The announcers compare him to David Banner. You wouldn't like him when he's angry. I don't know, I kind of liked the whole sequence. And -- flops and complaints being incidental to this anecdote -- the sequence exemplified just how much control Manu really exerted over this game. Sure, Carlos Delfino was shooting lights-out from deep and Luis Scola was shooting quite well himself (not to mention his finishing that seems ever crisper in the international game). But this was Manu's game, and he looked like a world-beater.

Manu passed the ball to Luis Scola by using a soft bounce off the top of the backboard on one play. On another, Manu drove to draw in the man from the corner, started a two-pass reverse around the perimeter to a wide-open Carlos Delfino in the corner to end the first half. On a finish in the second half, the announcers noted how he extended his arms to make a finish under the basket, and I understood exactly what they meant - his sinewy strength allows him those crafty, stretch-arm plays that defenders cannot help but underestimate. On another play, Manu found Nocioni on the roll for a wide-open look. Dagger. Ho-hum.

And -- with the game in hand, two minutes left -- Manu got into a vicious scrum for a meaningless rebound that Manu nevertheless felt was his. He fell on the other player, back first. A teammate kissed him as he subbed out. He emerged unharmed.
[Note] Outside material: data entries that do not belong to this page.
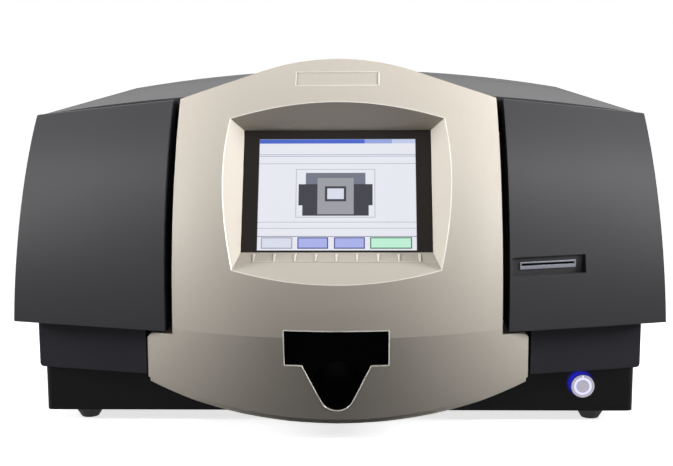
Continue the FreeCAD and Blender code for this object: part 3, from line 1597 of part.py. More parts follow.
def embosser():
    """Embossing unit: C frame, punch and die wheels on one shaft, and the ram."""
    x0 = -m.wheel_x - m.frame_half
    low_bottom = m.card_height - m.frame_low_drop
    low_top = low_bottom + m.frame_arm
    high_bottom = m.card_height + m.frame_high_rise
    high_top = high_bottom + m.frame_arm
    points = [(door_y + m.frame_foot_front, deck_top), (door_y + m.frame_back, deck_top),
              (door_y + m.frame_back, high_top), (door_y + m.frame_front, high_top),
              (door_y + m.frame_front, high_bottom), (door_y + m.frame_column_front, high_bottom),
              (door_y + m.frame_column_front, low_top), (door_y + m.frame_front, low_top),
              (door_y + m.frame_front, low_bottom), (door_y + m.frame_foot_front, low_bottom)]
    frame = place(plate(points, "YZ_Plane", m.frame_half * 2), x0, 0, 0)
    shaft_bore = bore("z", -m.wheel_x, wheel_y, low_bottom + m.wall, m.wheel_shaft_radius + m.shaft_fit,
                      high_top - low_bottom)
    ram_y = door_y + m.ram_setback
    ram_bore = bore("z", -m.wheel_x, ram_y, high_bottom - m.wall, m.ram_radius + m.shaft_fit,
                    m.frame_arm + m.overrun)
    piece("embosser_frame", cut(frame, shaft_bore, ram_bore))
    punch_low = m.card_height + m.wheel_gap
    die_low = m.card_height - m.wheel_gap - m.wheel_thickness
    start = low_bottom + m.wall + m.clearance
    punch_hole = rod("z", -m.wheel_x, wheel_y, punch_low - m.overrun, m.wheel_shaft_radius,
                     m.wheel_thickness + m.overrun * 2)
    piece("punch_wheel", cut(fingered_wheel(punch_low), punch_hole))
    shaft = rod("z", -m.wheel_x, wheel_y, start, m.wheel_shaft_radius, high_top - start)
    piece("die_wheel", fuse(fingered_wheel(die_low), shaft))
    ram_low = punch_low + m.wheel_thickness + m.ram_clear
    stem = rod("z", -m.wheel_x, ram_y, ram_low, m.ram_radius, high_top + m.ram_rise - ram_low)
    head = many_sided("z", -m.wheel_x, ram_y, high_top + m.ram_rise, m.ram_head_radius, m.ram_head, HEX_SIDES)
    piece("emboss_ram", fuse(stem, head))


def exit_parts():
    """Tilting flap at the exit and the chute down to the tray."""
    top = m.card_height - m.flap_drop
    leaf = block(-m.flap_half, m.flap_half, flap_y, track_y + m.flap_back, top - m.flap_thickness, top)
    barrel = block(-m.flap_half, m.flap_half, flap_y - m.flap_barrel_half, flap_y + m.flap_barrel_half,
                   flap_z - m.flap_barrel_half, top)
    reach = m.flap_half + m.clearance + m.flap_lug / 2
    pin = rod("x", -reach, flap_y, flap_z, m.flap_pin_radius, reach * 2)
    piece("exit_flap", fuse(leaf, barrel, pin))

    back = m.track_setback - m.track_half - m.sheet
    front = m.panel_back
    leg = front + m.sheet + m.chute_leg_gap
    low = m.tray_floor_back + m.flap_thickness
    high = m.card_height - m.chute_drop
    half = m.chute_half
    wall = m.chute_wall
    side = m.chute_side
    floor_points = [(door_y + front, low), (door_y + back, high), (door_y + back, high - wall * 2),
                    (door_y + leg, low - wall / 2), (door_y + front, low - wall)]
    floor = place(plate(floor_points, "YZ_Plane", half * 2), -half, 0, 0)
    walls = []
    for start in (-half - wall, half):
        points = [(door_y + leg, deck_top), (door_y + back, deck_top), (door_y + back, high + side),
                  (door_y + leg, low + side), (door_y + front, low + side / 2), (door_y + front, low - wall),
                  (door_y + leg, low - wall)]
        walls.append(place(plate(points, "YZ_Plane", wall), start, 0, 0))
    piece("exit_chute", fuse(floor, *walls))


def reject_bin():
    """Pull-out bin for rejected cards, behind the left door."""
    front = track_y - m.track_half - m.sheet
    wall = m.bin_wall
    low = deck_top + m.bin_lift + m.clearance
    high = m.card_height - m.frame_low_drop - m.bin_headroom
    outer = block(-bin_outer, -bin_inner, front, front + m.bin_length, low, high)
    inner = block(-bin_outer + wall, -bin_inner - wall, front + wall, front + m.bin_length - wall,
                  low + wall, high + m.overrun)
    middle = -(bin_outer + bin_inner) / 2
    handle = block(middle - m.bin_handle * 2, middle + m.bin_handle * 2, front - m.bin_handle, front,
                   high - wall * 2, high - wall)
    piece("reject_bin", fuse(cut(outer, inner), handle))


def electrics():
    """Power supply and main board in the base, and the sockets in its rear wall."""
    floor = m.foot_height + m.wall
    back = base_back_y - m.wall - m.supply_unit_back
    case = block(supply_unit_left, supply_unit_left + m.supply_unit_width,
                 back - m.supply_unit_length, back, floor, floor + m.supply_unit_height)
    slots = []
    for count in range(VENT_COUNT):
        y = back - m.vent_step * (count + 2)
        slots.append(block(supply_unit_left - m.overrun, supply_unit_left + m.sheet, y, y + m.vent_height,
                           floor + m.vent_step, floor + m.supply_unit_height - m.vent_step))
    inside = block(supply_unit_left + m.sheet, supply_unit_left + m.supply_unit_width - m.sheet,
                   back - m.supply_unit_length + m.sheet, back - m.sheet,
                   floor + m.sheet, floor + m.supply_unit_height - m.sheet)
    piece("power_supply", cut(case, inside, *slots))

    board_z = floor + m.board_lift
    board_back = base_back_y - m.board_back
    board_front = board_back - m.board_length
    right = -board_left + m.board_width
    parts = [block(-board_left, right, board_front, board_back, board_z, board_z + m.board_thickness)]
    for x in (-board_left + m.post_inset, right - m.post_inset):
        for y in (board_front + m.post_inset, board_back - m.post_inset):
            parts.append(block(x - m.post_width / 2, x + m.post_width / 2, y - m.post_width / 2,
                               y + m.post_width / 2, floor, board_z))
    chip_y = board_front + m.chip_size * 2
    for count in range(CHIP_COUNT):
        x = -board_left + m.chip_size * (count * 2 + 1)
        parts.append(block(x, x + m.chip_size, chip_y, chip_y + m.chip_size,
                           board_z + m.board_thickness, board_z + m.board_thickness + m.chip_height))
    piece("main_board", fuse(*parts))

    gap = m.clearance
    half_width = m.inlet_width / 2
    half_height = m.inlet_height / 2
    flange = m.inlet_flange
    socket = block(inlet_x - half_width + gap, inlet_x + half_width - gap, base_back_y - m.inlet_depth,
                   base_back_y, m.inlet_z - half_height + gap, m.inlet_z + half_height - gap)
    rim = block(inlet_x - half_width - flange, inlet_x + half_width + flange, base_back_y,
                base_back_y + m.inlet_flange_depth, m.inlet_z - half_height, m.inlet_z + half_height)
    mouth = block(inlet_x - half_width + m.sheet, inlet_x + half_width - m.sheet,
                  base_back_y - m.inlet_depth / 2, base_back_y + m.overrun,
                  m.inlet_z - half_height + m.sheet, m.inlet_z + half_height - m.sheet)
    piece("power_inlet", cut(fuse(socket, rim), mouth))
    ports = []
    for count in range(2):
        left = -port_x + m.port_step * count
        shell = block(left + gap / 2, left + m.port_width - gap / 2, base_back_y - m.port_depth, base_back_y,
                      m.inlet_z - m.port_height / 2 + gap / 2, m.inlet_z + m.port_height / 2 - gap / 2)
        mouth = block(left + m.sheet, left + m.port_width - m.sheet, base_back_y - m.port_depth / 2,
                      base_back_y + m.overrun, m.inlet_z - m.port_height / 2 + m.sheet,
                      m.inlet_z + m.port_height / 2 - m.sheet)
        ports.append(cut(shell, mouth))
    piece("data_ports", group(*ports))


def fan():
    """Exhaust fan: square frame with a spider, and its rotor."""
    back = base_back_y - m.sheet
    front = back - m.fan_depth
    half = m.fan_half
    frame = block(-fan_x - half, -fan_x + half, front, back, m.fan_z - half, m.fan_z + half)
    duct = many_sided("y", -fan_x, front - m.overrun, m.fan_z, m.fan_bore / math.cos(math.pi / FINGER_COUNT),
                      m.fan_depth + m.overrun * 2, FINGER_COUNT)
    hub = many_sided("y", -fan_x, back - m.fan_spider, m.fan_z, m.fan_hub_radius, m.fan_spider, BORE_SIDES)
    across = block(-fan_x - half + m.sheet, -fan_x + half - m.sheet, back - m.fan_spider, back,
                   m.fan_z - m.fan_strut / 2, m.fan_z + m.fan_strut / 2)
    upright = block(-fan_x - m.fan_strut / 2, -fan_x + m.fan_strut / 2, back - m.fan_spider, back,
                    m.fan_z - half + m.sheet, m.fan_z + half - m.sheet)
    pin_bore = bore("y", -fan_x, front, m.fan_z, m.shaft_radius + m.hinge_fit, m.fan_depth)
    piece("fan_housing", cut(fuse(cut(frame, duct), hub, across, upright), pin_bore))

    body = doc.addObject("PartDesign::Body", "rotor")
    start = front + m.fan_spider_gap
    stop = back - m.fan_spider - m.fan_spider_gap
    disc = body.newObject("PartDesign::Pad", "hub")
    hub_sketch = outline(body, "XZ_Plane", ring_points(m.fan_hub_radius, BORE_SIDES))
    bind(hub_sketch, "AttachmentOffset.Base.z", -stop)
    disc.Profile = hub_sketch
    bind(disc, "Length", stop - start)
    half_blade = m.fan_blade_thickness
    run = m.fan_blade_run
    root = m.fan_hub_radius - m.fan_strut / 2
    sketch = outline(body, "YZ_Plane", [(start + m.fan_spider_gap, -half_blade - run),
                                        (stop - m.fan_spider_gap, run),
                                        (stop - m.fan_spider_gap, run + half_blade),
                                        (start + m.fan_spider_gap, -run)])
    bind(sketch, "AttachmentOffset.Base.z", root)
    blade = body.newObject("PartDesign::Pad", "blade")
    blade.Profile = sketch
    bind(blade, "Length", m.fan_blade_tip - root)
    doc.recompute()
    blades = body.newObject("PartDesign::PolarPattern", "blades")
    blades.Originals = [blade]
    blades.Axis = (hub_sketch, ["N_Axis"])
    blades.Angle = FULL_TURN_ANGLE
    blades.Occurrences = BLADE_COUNT
    body.Tip = blades
    pin = rod("y", -fan_x, stop, m.fan_z, m.shaft_radius, m.fan_spider + m.fan_spider_gap - m.clearance)
    piece("fan_rotor", fuse(place(body, -fan_x, 0, m.fan_z), pin))


def rear_panel():
    """Flat rear sheet with vent slots over the fan."""
    outside = base_back_y.number
    start = outside - m.sheet.number
    gap = m.clearance.number
    sheet_shape = casing_block(start, outside, m.wall.number + gap, m.lip_depth.number + gap, deck_top.number)
    step = m.vent_step.number
    for count in range(VENT_COUNT):
        z = m.fan_z.number + (count - VENT_COUNT // 2) * step
        reach = m.fan_bore.number ** 2 - ((count - VENT_COUNT // 2) * step) ** 2
        run = math.sqrt(max(reach, step ** 2)) - step / 2
        sheet_shape = sheet_shape.cut(box_shape(-fan_x.number - run, -fan_x.number + run, start - step,
                                                outside + step, z, z + m.vent_height.number))
    solid("rear_panel", sheet_shape)
    heads = []
    edge = casing_half(outside, m.roof_edge_front.number)
    for side_share in SCREW_SHARES:
        for z in (deck_top.number + step, m.roof_edge_front.number - m.lip_depth.number * 2):
            head = Part.Face(Part.makePolygon(ring_vectors(m.screw_radius, HEX_SIDES)))
            head = head.extrude(vector(0, 0, m.screw_head))
            turn = FreeCAD.Rotation(FreeCAD.Vector(1, 0, 0), -QUARTER_TURN_ANGLE)
            head.Placement = FreeCAD.Placement(FreeCAD.Vector(side_share * edge, outside, z), turn)
            heads.append(head)
    solid("cover_screws", Part.makeCompound(heads))


base_tray()
feet()
deck()
fascias()
for side_name, side_sign in CASING_SIDES.items():
    side_panel(side_name, side_sign)
roof_pieces()
doors()
hinge_brackets()
front_panel()
screen_pieces()
output_tray()
bulkhead()
power_button()
rollers()
track_plates()
drive_train()
card_rails()
hopper()
encoder()
print_head()
ribbon_spools()
embosser()
exit_parts()
reject_bin()
electrics()
fan()
rear_panel()
doc.recompute()

for thing in doc.Objects:
    if "Invalid" in thing.State or "Error" in thing.State:
        raise RuntimeError("%s (%s) did not compute" % (thing.Label, thing.Name))
for thing in pieces:
    if thing.Shape.isNull() or not thing.Shape.isValid():
        raise RuntimeError("%s has no valid shape" % thing.Label)

os.makedirs("parts", exist_ok=True)
for thing in pieces:
    thing.Shape.exportStep(os.path.join("parts", thing.Label + ".step"))
    print("%s: %d solids, volume %.0f" % (thing.Label, len(thing.Shape.Solids), thing.Shape.Volume))
print("%d pieces" % len(pieces))
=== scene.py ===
"""Looks of the desktop ID card printer: materials, screen picture, small trim, studio and camera."""

import json
import math

import bmesh
import bpy
from mathutils import Matrix, Vector
from mathutils.bvhtree import BVHTree


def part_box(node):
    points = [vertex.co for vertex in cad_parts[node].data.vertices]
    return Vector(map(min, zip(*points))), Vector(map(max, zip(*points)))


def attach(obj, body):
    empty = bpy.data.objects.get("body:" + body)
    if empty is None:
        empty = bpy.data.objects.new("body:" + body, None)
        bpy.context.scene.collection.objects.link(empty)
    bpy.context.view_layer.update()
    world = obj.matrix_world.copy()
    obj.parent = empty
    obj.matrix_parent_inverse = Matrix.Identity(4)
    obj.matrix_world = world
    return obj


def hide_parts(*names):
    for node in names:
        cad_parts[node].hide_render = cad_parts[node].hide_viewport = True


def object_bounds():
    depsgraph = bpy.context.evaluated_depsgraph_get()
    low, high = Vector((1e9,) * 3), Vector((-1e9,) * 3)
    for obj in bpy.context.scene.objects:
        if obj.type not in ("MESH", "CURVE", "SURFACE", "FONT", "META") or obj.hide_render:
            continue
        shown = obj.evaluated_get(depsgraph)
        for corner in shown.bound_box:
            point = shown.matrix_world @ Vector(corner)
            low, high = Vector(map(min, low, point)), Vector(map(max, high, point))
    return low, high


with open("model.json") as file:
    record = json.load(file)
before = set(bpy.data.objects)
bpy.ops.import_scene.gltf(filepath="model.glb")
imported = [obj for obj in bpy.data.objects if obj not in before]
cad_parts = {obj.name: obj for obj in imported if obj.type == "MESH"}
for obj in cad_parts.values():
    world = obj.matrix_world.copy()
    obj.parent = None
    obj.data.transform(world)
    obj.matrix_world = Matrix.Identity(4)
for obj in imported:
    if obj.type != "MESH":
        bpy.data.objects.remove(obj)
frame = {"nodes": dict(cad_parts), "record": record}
CAD_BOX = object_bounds()
NODES = frame["nodes"]

# The tilted screen: its centre follows from the touch screen's own place in the frame
SCREEN_TILT = math.radians(26.7)
GLASS_WIDTH = 0.1498
GLASS_HEIGHT = 0.1124
GLASS_THICKNESS = 0.008
BEZEL_ABOVE = 0.065
BEZEL_BELOW = 0.0585

# Camera fitted to the photograph
CAMERA_PLACE = (0.0239, -1.3665, 0.3663)
CAMERA_PITCH = 0.152
CAMERA_YAW = -0.022
CAMERA_ROLL = 0.004
CAMERA_LENS = 63.48

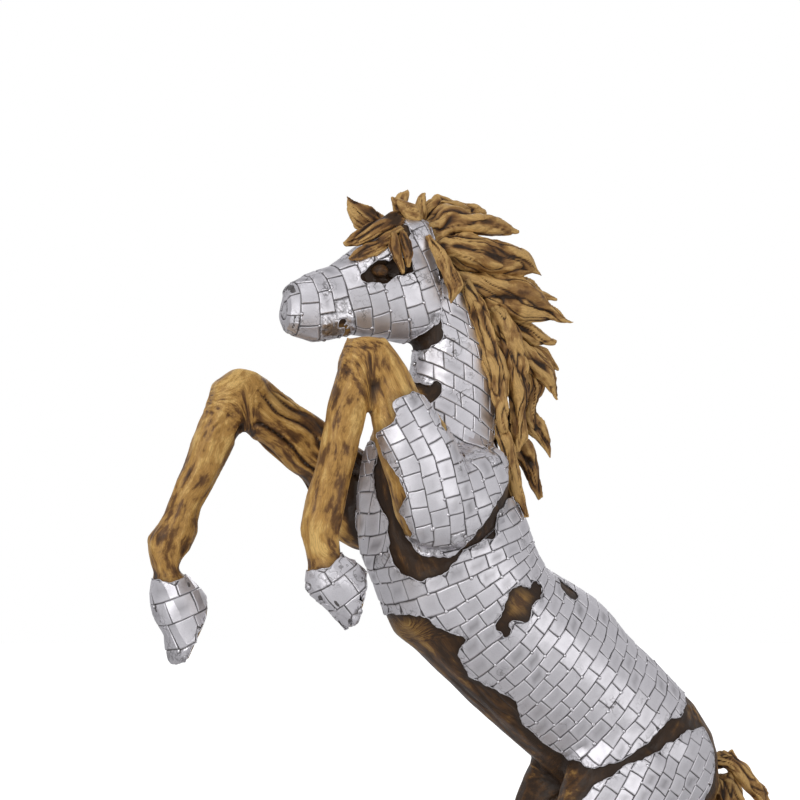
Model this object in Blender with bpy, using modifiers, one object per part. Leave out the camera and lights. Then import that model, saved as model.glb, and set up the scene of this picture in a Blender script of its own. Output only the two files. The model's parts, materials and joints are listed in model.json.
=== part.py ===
"""Rearing horse, carved in wood and clad in steel sheet, with a mane and tail of weathered wood.

Metres, +Z up. The horse faces -X and its left side is at -Y. The origin is the middle of the base's underside.
The pose is given in hundredths of the figure's height, measured from the base's top.
"""
import math

import bmesh
import bpy
import numpy as np
from mathutils import Matrix, Vector
from mathutils.bvhtree import BVHTree

# Driving dimensions
FIGURE_HEIGHT = 2.43
BASE_LENGTH = 1.06
BASE_WIDTH = 0.60
BASE_THICKNESS = 0.07
BASE_EDGE_ROUND = 0.014
BASE_WAVE = 0.010
PLATE_THICKNESS = 0.004
PLATE_GAP = 0.001
FIT_GAP = 0.0005
EYE_RADIUS = 0.019
SOLE_RIM = 0.008

# How finely the carving is resolved
CARVING_GRAIN = 0.009
CARVING_SMOOTHING = 6
BODY_TRIANGLES = 1600
LIMB_SIDES = 20
LIMB_STEPS = 5
LOCK_SIDES = 6
BASE_SIDES = 28
EYE_SIDES = 8
BLUNT_TIP = 0.12
SHORTEST_EDGE = 0.002
FLAT_ANGLE = math.radians(0.2)

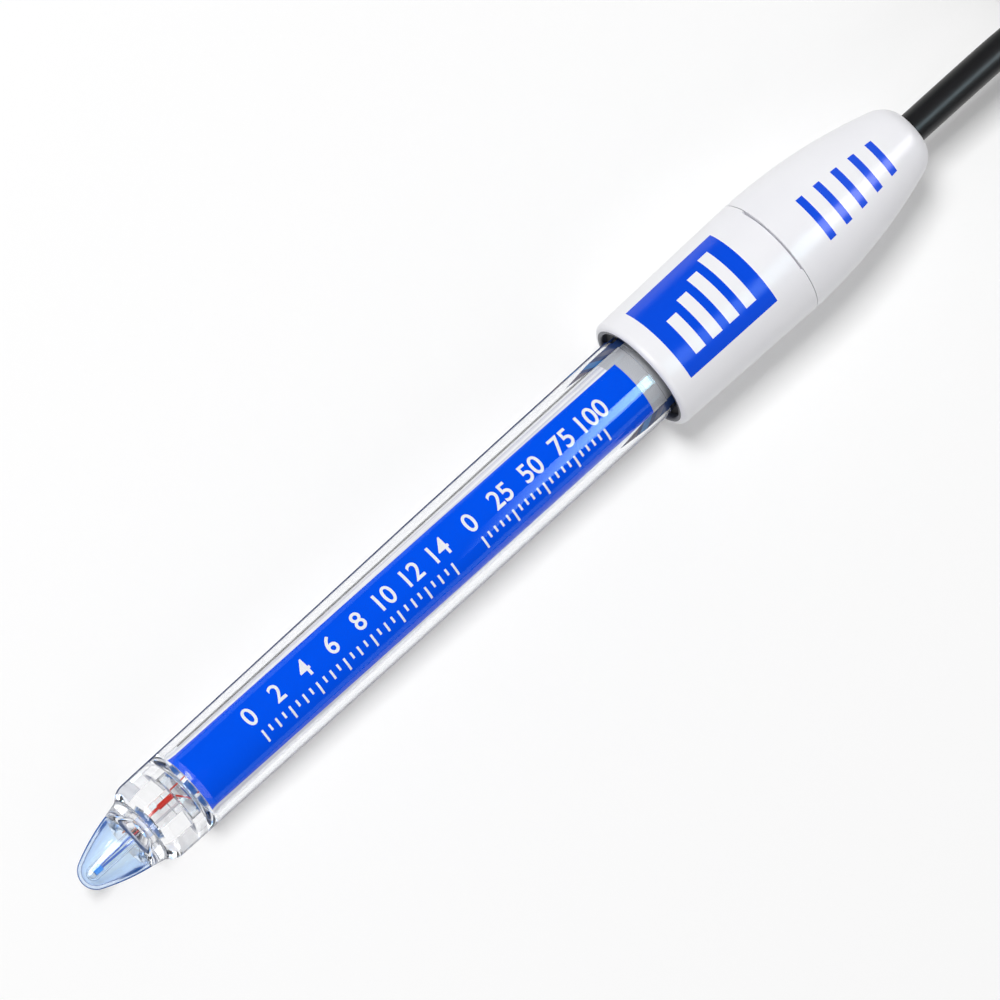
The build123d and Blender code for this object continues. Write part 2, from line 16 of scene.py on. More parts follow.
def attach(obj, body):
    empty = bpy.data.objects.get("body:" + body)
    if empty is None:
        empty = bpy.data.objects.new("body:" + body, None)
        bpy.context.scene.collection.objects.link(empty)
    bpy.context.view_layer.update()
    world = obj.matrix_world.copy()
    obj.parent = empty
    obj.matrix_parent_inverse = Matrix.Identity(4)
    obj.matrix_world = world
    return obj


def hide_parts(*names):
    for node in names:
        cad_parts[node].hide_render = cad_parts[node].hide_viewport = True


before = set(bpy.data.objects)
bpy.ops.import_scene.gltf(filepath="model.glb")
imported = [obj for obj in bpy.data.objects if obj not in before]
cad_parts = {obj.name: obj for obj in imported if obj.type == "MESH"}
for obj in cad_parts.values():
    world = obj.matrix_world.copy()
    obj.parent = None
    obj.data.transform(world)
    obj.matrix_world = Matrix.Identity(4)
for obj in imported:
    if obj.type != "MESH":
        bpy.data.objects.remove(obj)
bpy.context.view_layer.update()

21-10-6-4 on 17 shots with 2 turnovers. Call it 30 things that he did right against, say, 10 he did wrong, in 30 minutes. No, it's not a world-beating line, but just like Manu himself, it sneaks up on you, it aggregates, it pools its advantages into something powerful. It complains and games for every inch and every millimeter, and it's vanquished the stars and stripes before.